WHAT YOU ARE ASKED TO DO: The lines to reproduce run from the first one through the line containing "return picked". Reproduce them exactly.

# # #

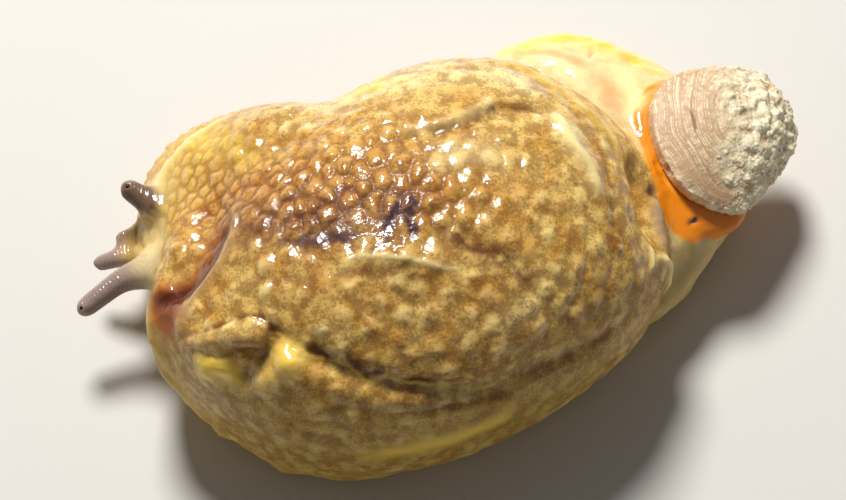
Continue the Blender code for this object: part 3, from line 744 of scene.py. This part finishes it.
def scatter(points, spacing, generator):
    """Picks points that keep their own spacing from one another."""
    cell = float(spacing.max())
    grid = {}
    picked = []
    keys = np.floor(points / cell).astype(int)
    around = [(i, j, k) for i in (-1, 0, 1) for j in (-1, 0, 1) for k in (-1, 0, 1)]
    for index in generator.permutation(len(points)).tolist():
        x, y, z = keys[index].tolist()
        px, py, pz = points[index].tolist()
        gap = spacing[index] ** 2
        free = True
        for i, j, k in around:
            for qx, qy, qz in grid.get((x + i, y + j, z + k), ()):
                if (px - qx) ** 2 + (py - qy) ** 2 + (pz - qz) ** 2 < gap:
                    free = False
                    break
            if not free:
                break
        if free:
            grid.setdefault((x, y, z), []).append((px, py, pz))
            picked.append(index)
    return picked


def tubercles(mesh, points, beads, head):
    """Stores each vertex's place in its tubercle, and returns how far the tubercles raise it."""
    generator = np.random.default_rng(SEED)
    spacing = mix(mix(LUMP_SPACING, BEAD_SPACING, beads), HEAD_SPACING, head)
    spacing *= 1 + SPACING_SPREAD * noise_at(points, 1.4, 6.6)
    stretched = points * LUMP_STRETCH
    candidates = np.arange(0, len(points), SEED_STEP)
    seeds = candidates[scatter(stretched[candidates], spacing[candidates], generator)]
    tree = kdtree.KDTree(len(seeds))
    for number, seed in enumerate(seeds):
        tree.insert(stretched[seed], number)
    tree.balance()
    wobble = CELL_WOBBLE * drift(points, 0.5, (3.1, 7.7, 11.3))
    inner = np.empty(len(points))
    cell = np.empty(len(points), int)
    for k, place in enumerate((stretched + wobble).tolist()):
        (_, number, near), (_, _, far) = tree.find_n(place, 2)
        inner[k] = (far - near) / (far + near)
        cell[k] = number
    chance = generator.random(len(seeds))[cell]
    round_top = inner * (2 - inner)
    soft_top = inner**2 * (3 - 2 * inner)
    dome = mix(soft_top, round_top, beads)
    height = mix(mix(LUMP_HEIGHT, BEAD_HEIGHT, beads), HEAD_HEIGHT, head)
    store(mesh, "inner", inner)
    store(mesh, "chance", chance)
    # Tops vary from half to one and a half times the height, and the furrows sink by half of it.
    return height * ((0.5 + chance) * dome - 0.5)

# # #

RESPONSE:
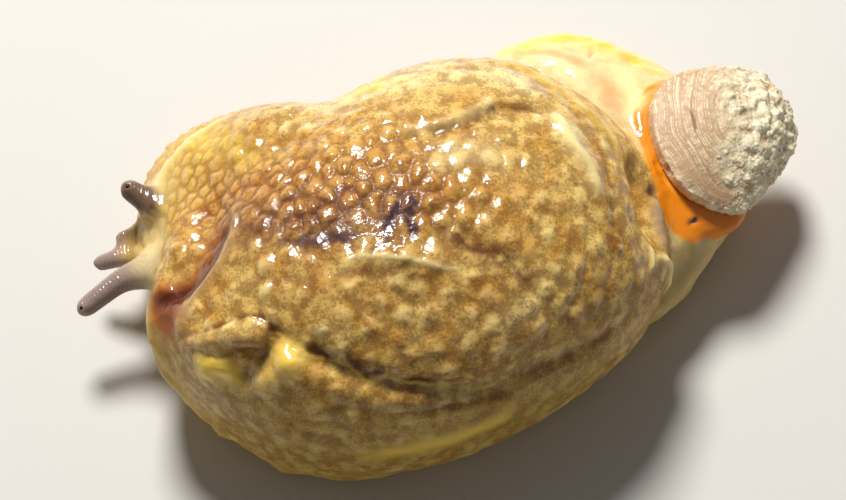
Continue the Blender code for this object: part 3, from line 744 of scene.py. This part finishes it.
def scatter(points, spacing, generator):
    """Picks points that keep their own spacing from one another."""
    cell = float(spacing.max())
    grid = {}
    picked = []
    keys = np.floor(points / cell).astype(int)
    around = [(i, j, k) for i in (-1, 0, 1) for j in (-1, 0, 1) for k in (-1, 0, 1)]
    for index in generator.permutation(len(points)).tolist():
        x, y, z = keys[index].tolist()
        px, py, pz = points[index].tolist()
        gap = spacing[index] ** 2
        free = True
        for i, j, k in around:
            for qx, qy, qz in grid.get((x + i, y + j, z + k), ()):
                if (px - qx) ** 2 + (py - qy) ** 2 + (pz - qz) ** 2 < gap:
                    free = False
                    break
            if not free:
                break
        if free:
            grid.setdefault((x, y, z), []).append((px, py, pz))
            picked.append(index)
    return picked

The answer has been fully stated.